Peer feedback. Directors assess each other’s performance via questionnaire or one-on-one interview. Enables insight from peers but some directors may be reluctant to give unfavourable feedback about each other.
Management input. Senior executives provide additional perspective on working with the board through surveys or interviews. Reduces self-assessment bias but risks defensive reactions from directors.
External facilitation. Independent governance expert conducts in-depth review through questionnaires, one-on-one interviews, focus groups and direct observation of board meetings. Provides greater objectivity but involves significant time commitment.
Hybrid model. Combination approach with self-assessments, peer reviews and periodic external facilitation over a 3-4 year cycle. Balances objectivity, self-reflection and cost.
Areas of Focus
A comprehensive framework for board evaluation might examine:
- Board composition, expertise, diversity and succession planning
- Boardroom dynamics, culture and relationships fostering teamwork
- Quality of strategic and risk discussions and decision-making
- Effectiveness of board sub-committees and reporting to the board
- Oversight of organisational performance, strategy, risk management, controls and reporting
- Board work processes including agenda, papers, minutes, presentations
- Administrative operations including induction, training and access to information
- Contributions by individual directors and developmental needs
Leading practices avoid simplistic measurement of financial performance or share price growth as indicators of board effectiveness. Rather, evaluations seek to probe important "soft" elements like boardroom dynamics, organisational culture and tone using multi-rater feedback.

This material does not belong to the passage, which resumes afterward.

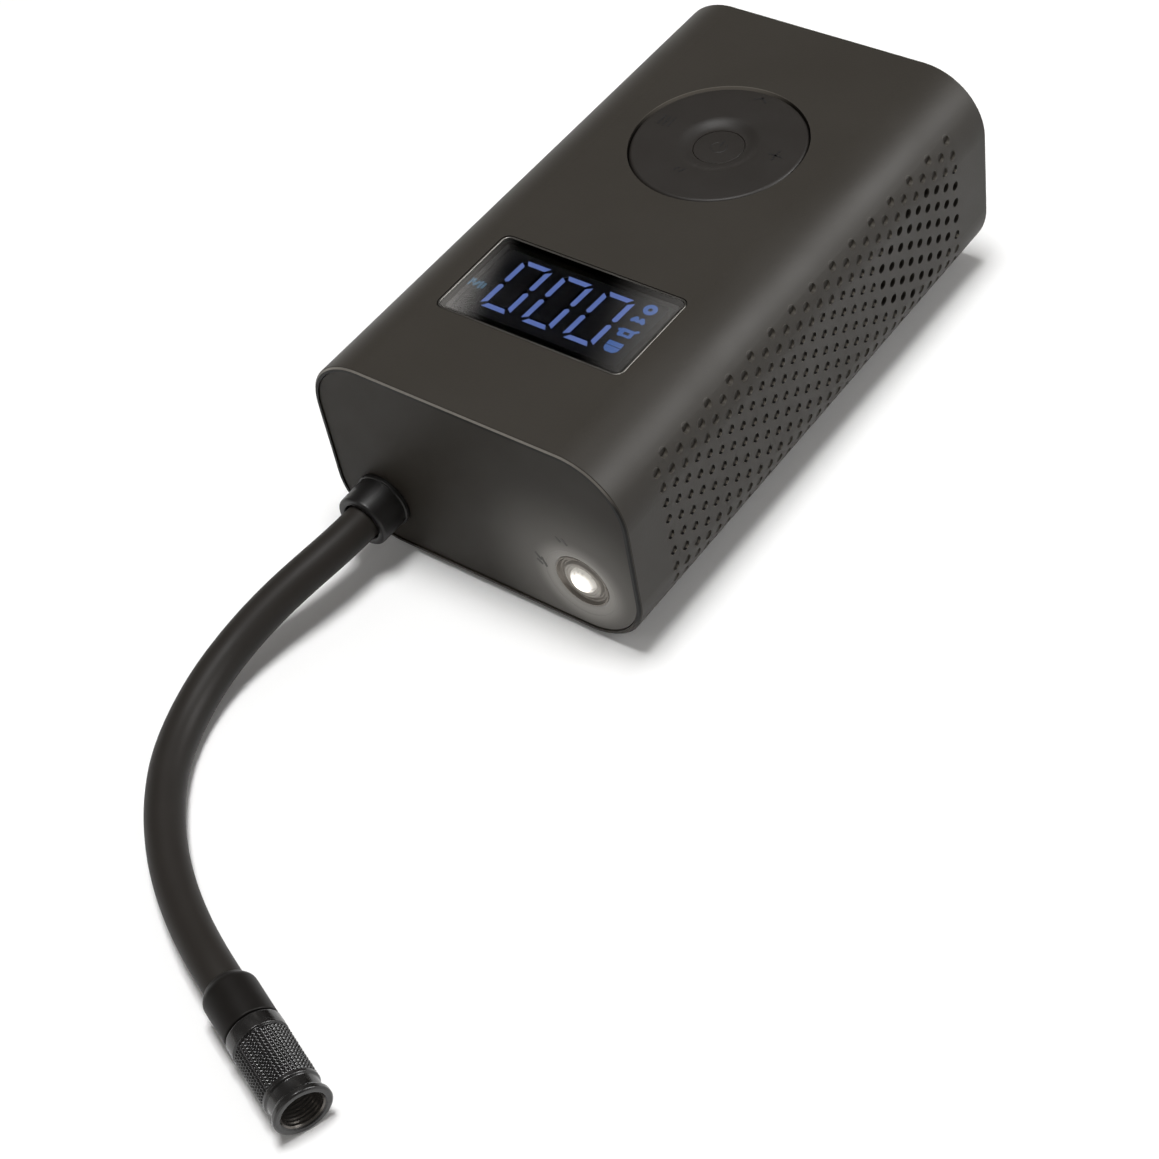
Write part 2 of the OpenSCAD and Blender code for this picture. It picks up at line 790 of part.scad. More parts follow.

Implementing Board Evaluations
Critical steps when implementing a productive and meaningful board evaluation process include:
- Set clear objectives for the evaluation tied to board governance goals and priorities.
- Determine appropriate methodology and specific areas of focus based on the context.
- Decide participants, including directors, senior management and external facilitators.
- Establish logistics including timing, development of questionnaires, interviews, board observer access.
- Provide participants with guidance on giving/receiving feedback constructively.
- Analyse results objectively by synthesising key themes and triangulating perspectives.
- Allow discussion of findings by full board and with management as appropriate.
- Develop clearly defined actions to address opportunities for improvement.
- Integrate agreed actions into the board's annual work plan and individual director development plans.
- Disclose the process and confirm completion of evaluations appropriately to stakeholders.
The chair plays a pivotal leadership role throughout the process to encourage constructive rather than defensive participation and drive follow through on development actions.
Best Practices for Board Evaluations
Certain practices can help make board evaluations as productive as possible.
- Evaluating individual director contributions annually, not just collective board performance.
- Incorporating input from senior executives working with the board to reduce inherent self-assessment bias.
- Using anonymous survey responses, where appropriate, to encourage candid feedback.
- Complimenting quantitative performance ratings with qualitative commentary explaining the rationale.
- Rotating independent external facilitation approximately every 3 years to gain outside expert perspective.
- Holding in-camera discussions by directors without management present.
- Comparing board performance over time and against industry benchmarks.
- Maintaining a future-focused developmental mindset - evaluating to enhance governance, not just comply.
- Ensuring director feedback is specific, evidence-based and focuses on behaviours not personalities.
- Following through on action plans under the active leadership and oversight of the chair.
- Disclosing a description of the process and confirmation evaluations have occurred annually.